Wednesday, June 07, 2006

SMOTHERED DREAMS

SMOTHERING DREAMS
Directed by Daniel Reeves. USA, 1978, 23mins.
Source: Smothering Dreams and Thousands Watch [VHS 684]

The film is about the director’s experiences is Viet Nam. His memories are crosscut with similar childhood games making the connection so vividly. In a natural progression from childhood to manhood, he sees how he has been trained to kill and be killed however inadvertently.

I choose thus film for my experimental film for several reasons. After watching one of the AVANT-GARDE anthologies from 1920’s and 30’s, I realized I wanted something with which I could identify. Since my father was there from 1968 – 1973, I thought SMOTHERING DREAMS might be a cathartic choice.

I think that the startling nature of an innocent child waking in bloodied water where bodies are lying is appalling. The muddling of the actual war-time killing juxtaposioned with schoolchildren learning the same exact skill in a nonlethal venue is a point very well taken,. Second, the antiwar activist music of Judy Collins as a backdrop of the director’s voice over by the director punctuated the pacifist sentiment. And finally, the director could only take twenty three minutes of these memories. It was only later when two well regarded movies, THE DEER HUNTER in 1978 and PLATOON in’86 set in Viet Nam with accolades for the actors, directors and scene play that such atrocities happened. Reeves showed a very poignant way what he saw as the wrong way to play. Every child has a war. Mine was Viet Nam.
submitted for Debbie Zukas

1 comment:

Jay said...

Wow . . . after viewing this, I can definitely see why it's considered experimental. First of all, it's shot on video, making use of distinctly "video"-oriented effects. For instance, a recurring visual/editing motif is when the square of the frame, surrounded by a black void of space, recedes from view, gradually becoming microscopic to the viewer. Additonally, figures in the frame are commonly "masked," i.e., framed within a circular formation, with black void all around. Also, voice distortion is used in many places, to give certain voices a slowed-down, monstrous effect. The use of video here gives the production a bizarre, home-movie type feel that makes its images more hauntingly accessible; there is a dated feel to the technology, but that was part of the production's appeal to me.

I found it to be a rather brilliant production overall. Its basic premise is that we (especially men) are taught from the time we are children that fighting in war is noble, that killing is honorable and necessary. We practice the pantomimed art of killing from an early age, playing guns and enacting imagined warfare. Hence, one of the video's most prevalent visual motifs is that of a group of children playing war with one another. As the voiceover narration states, "We would die again and again, reborn and running minutes later to be shot repeatedly, falling with grace and dignity." Yet the filmmaker's point is that no one can fathom the true experience of killing one's fellow man. This point is driven home visually via the insertion of the child-figure, who pantomimes war, into the human wreckage of a true scene of war. The child is shown investigating the fallen, bloodied bodies of American soldiers, strewn about along a riverside in the aftermath of a Vietnam battle. He walks among the bodies, picking up one of the dead soldier's guns, and removing the helmet from a soldier whose eyes are wide open in a pose of death. There is a sense of this child figure traversing time and space, of this scene taking place on an altogether different plain.
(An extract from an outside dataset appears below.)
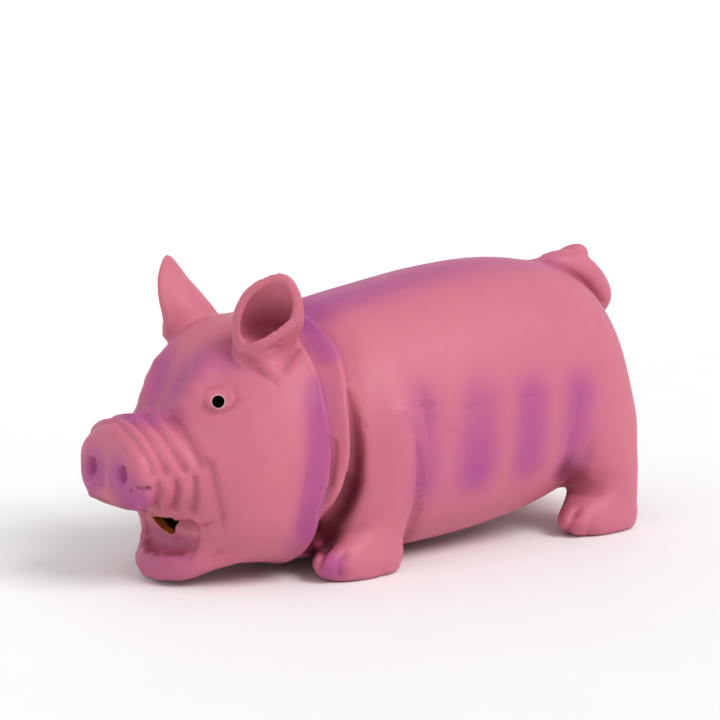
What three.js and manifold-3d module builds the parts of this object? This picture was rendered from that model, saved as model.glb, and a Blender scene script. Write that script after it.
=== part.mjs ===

Also integrated into the narrative is documentary footage and sound bites from the Vietnam War. The narrative as a whole is structured around the real-life testimony of a particular Vietnam vet (the filmmaker, most likely, whose young self is presumably represented by the child who is playing war), as he recounts the horrors of his experience and, most pointedly, his indoctrination from an early age into a belief that killing could be noble, necessary, and justified. A particularly intriguing narrative strand depicts reenacted fragments from the speaker's early education, under the tutelage of a nun who instructs that "When we kill, it completely obliterates the life of the soul," yet who also instructs that Communism is a godless doctrine that must be guarded against at any cost.

The interweaving of the various narrative strands, in accordance with the unorthodox editing style, defines this short film as boldly avant garde. I agree with the assessment that it speaks in ways unachievable by Vietnam War films like "Full Metal Jacket" and "Platoon." I think it does so in a sense by resisting entirely cohesive narrative. It attacks at a more subconscious level, relying on the power of its images, the integration of real-life testimony, and on its stark, abstract visual juxtapositions, fragments that bury inside the viewer's mind and leave a sense of truly unfathomable horror.